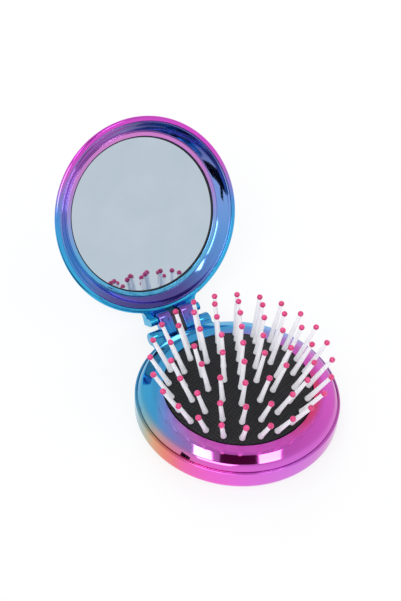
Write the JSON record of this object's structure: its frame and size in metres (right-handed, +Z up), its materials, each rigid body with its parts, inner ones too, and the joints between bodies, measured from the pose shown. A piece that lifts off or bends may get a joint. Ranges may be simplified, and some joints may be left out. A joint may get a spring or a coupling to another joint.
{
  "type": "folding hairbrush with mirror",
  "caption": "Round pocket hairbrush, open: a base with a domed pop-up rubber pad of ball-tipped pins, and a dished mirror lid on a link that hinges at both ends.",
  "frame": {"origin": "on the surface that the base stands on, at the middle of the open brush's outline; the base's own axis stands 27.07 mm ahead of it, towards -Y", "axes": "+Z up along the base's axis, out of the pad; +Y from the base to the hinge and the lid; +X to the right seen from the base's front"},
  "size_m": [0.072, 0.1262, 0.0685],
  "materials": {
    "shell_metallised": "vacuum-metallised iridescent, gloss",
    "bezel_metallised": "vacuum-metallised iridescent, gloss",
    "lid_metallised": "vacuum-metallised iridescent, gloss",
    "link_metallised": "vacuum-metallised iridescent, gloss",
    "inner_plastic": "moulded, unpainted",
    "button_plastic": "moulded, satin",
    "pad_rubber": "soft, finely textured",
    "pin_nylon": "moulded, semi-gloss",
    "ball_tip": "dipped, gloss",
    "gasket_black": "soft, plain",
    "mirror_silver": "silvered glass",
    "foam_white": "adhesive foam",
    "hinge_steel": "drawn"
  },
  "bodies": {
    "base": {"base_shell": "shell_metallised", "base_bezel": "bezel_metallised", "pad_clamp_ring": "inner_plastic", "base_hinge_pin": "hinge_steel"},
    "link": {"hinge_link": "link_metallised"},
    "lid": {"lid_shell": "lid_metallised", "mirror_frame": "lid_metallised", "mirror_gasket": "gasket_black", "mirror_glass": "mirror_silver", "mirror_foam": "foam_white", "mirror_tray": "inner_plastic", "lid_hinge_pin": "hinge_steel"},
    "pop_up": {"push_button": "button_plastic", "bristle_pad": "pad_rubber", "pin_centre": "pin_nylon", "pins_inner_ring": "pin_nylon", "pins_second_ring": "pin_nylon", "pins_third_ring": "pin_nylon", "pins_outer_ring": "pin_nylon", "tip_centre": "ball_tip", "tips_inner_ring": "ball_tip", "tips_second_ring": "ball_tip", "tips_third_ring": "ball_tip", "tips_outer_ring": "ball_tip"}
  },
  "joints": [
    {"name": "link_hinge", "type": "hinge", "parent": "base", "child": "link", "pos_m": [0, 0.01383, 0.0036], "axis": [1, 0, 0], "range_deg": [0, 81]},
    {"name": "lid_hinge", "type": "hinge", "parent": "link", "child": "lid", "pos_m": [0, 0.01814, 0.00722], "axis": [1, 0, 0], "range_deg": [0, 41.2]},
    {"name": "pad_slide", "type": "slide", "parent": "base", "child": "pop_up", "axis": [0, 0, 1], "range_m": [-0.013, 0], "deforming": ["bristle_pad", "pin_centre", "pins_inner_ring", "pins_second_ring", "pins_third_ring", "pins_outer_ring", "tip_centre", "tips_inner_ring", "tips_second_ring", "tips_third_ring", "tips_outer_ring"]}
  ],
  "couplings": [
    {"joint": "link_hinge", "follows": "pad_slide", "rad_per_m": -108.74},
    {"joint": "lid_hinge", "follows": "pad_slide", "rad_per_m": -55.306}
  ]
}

**Written task:** Print back all the lines verbatim.

**Problem solution:**
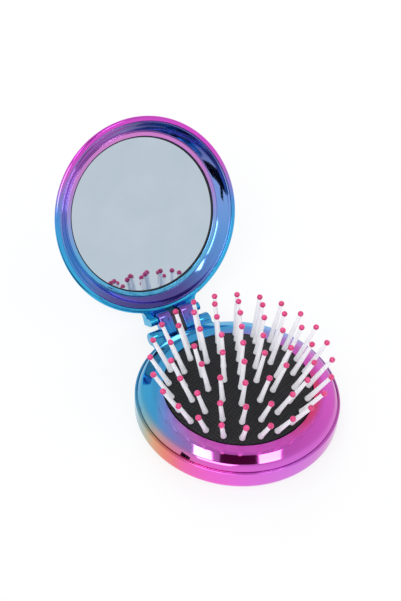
Write the JSON record of this object's structure: its frame and size in metres (right-handed, +Z up), its materials, each rigid body with its parts, inner ones too, and the joints between bodies, measured from the pose shown. A piece that lifts off or bends may get a joint. Ranges may be simplified, and some joints may be left out. A joint may get a spring or a coupling to another joint.
{
  "type": "folding hairbrush with mirror",
  "caption": "Round pocket hairbrush, open: a base with a domed pop-up rubber pad of ball-tipped pins, and a dished mirror lid on a link that hinges at both ends.",
  "frame": {"origin": "on the surface that the base stands on, at the middle of the open brush's outline; the base's own axis stands 27.07 mm ahead of it, towards -Y", "axes": "+Z up along the base's axis, out of the pad; +Y from the base to the hinge and the lid; +X to the right seen from the base's front"},
  "size_m": [0.072, 0.1262, 0.0685],
  "materials": {
    "shell_metallised": "vacuum-metallised iridescent, gloss",
    "bezel_metallised": "vacuum-metallised iridescent, gloss",
    "lid_metallised": "vacuum-metallised iridescent, gloss",
    "link_metallised": "vacuum-metallised iridescent, gloss",
    "inner_plastic": "moulded, unpainted",
    "button_plastic": "moulded, satin",
    "pad_rubber": "soft, finely textured",
    "pin_nylon": "moulded, semi-gloss",
    "ball_tip": "dipped, gloss",
    "gasket_black": "soft, plain",
    "mirror_silver": "silvered glass",
    "foam_white": "adhesive foam",
    "hinge_steel": "drawn"
  },
  "bodies": {
    "base": {"base_shell": "shell_metallised", "base_bezel": "bezel_metallised", "pad_clamp_ring": "inner_plastic", "base_hinge_pin": "hinge_steel"},
    "link": {"hinge_link": "link_metallised"},
    "lid": {"lid_shell": "lid_metallised", "mirror_frame": "lid_metallised", "mirror_gasket": "gasket_black", "mirror_glass": "mirror_silver", "mirror_foam": "foam_white", "mirror_tray": "inner_plastic", "lid_hinge_pin": "hinge_steel"},
    "pop_up": {"push_button": "button_plastic", "bristle_pad": "pad_rubber", "pin_centre": "pin_nylon", "pins_inner_ring": "pin_nylon", "pins_second_ring": "pin_nylon", "pins_third_ring": "pin_nylon", "pins_outer_ring": "pin_nylon", "tip_centre": "ball_tip", "tips_inner_ring": "ball_tip", "tips_second_ring": "ball_tip", "tips_third_ring": "ball_tip", "tips_outer_ring": "ball_tip"}
  },
  "joints": [
    {"name": "link_hinge", "type": "hinge", "parent": "base", "child": "link", "pos_m": [0, 0.01383, 0.0036], "axis": [1, 0, 0], "range_deg": [0, 81]},
    {"name": "lid_hinge", "type": "hinge", "parent": "link", "child": "lid", "pos_m": [0, 0.01814, 0.00722], "axis": [1, 0, 0], "range_deg": [0, 41.2]},
    {"name": "pad_slide", "type": "slide", "parent": "base", "child": "pop_up", "axis": [0, 0, 1], "range_m": [-0.013, 0], "deforming": ["bristle_pad", "pin_centre", "pins_inner_ring", "pins_second_ring", "pins_third_ring", "pins_outer_ring", "tip_centre", "tips_inner_ring", "tips_second_ring", "tips_third_ring", "tips_outer_ring"]}
  ],
  "couplings": [
    {"joint": "link_hinge", "follows": "pad_slide", "rad_per_m": -108.74},
    {"joint": "lid_hinge", "follows": "pad_slide", "rad_per_m": -55.306}
  ]
}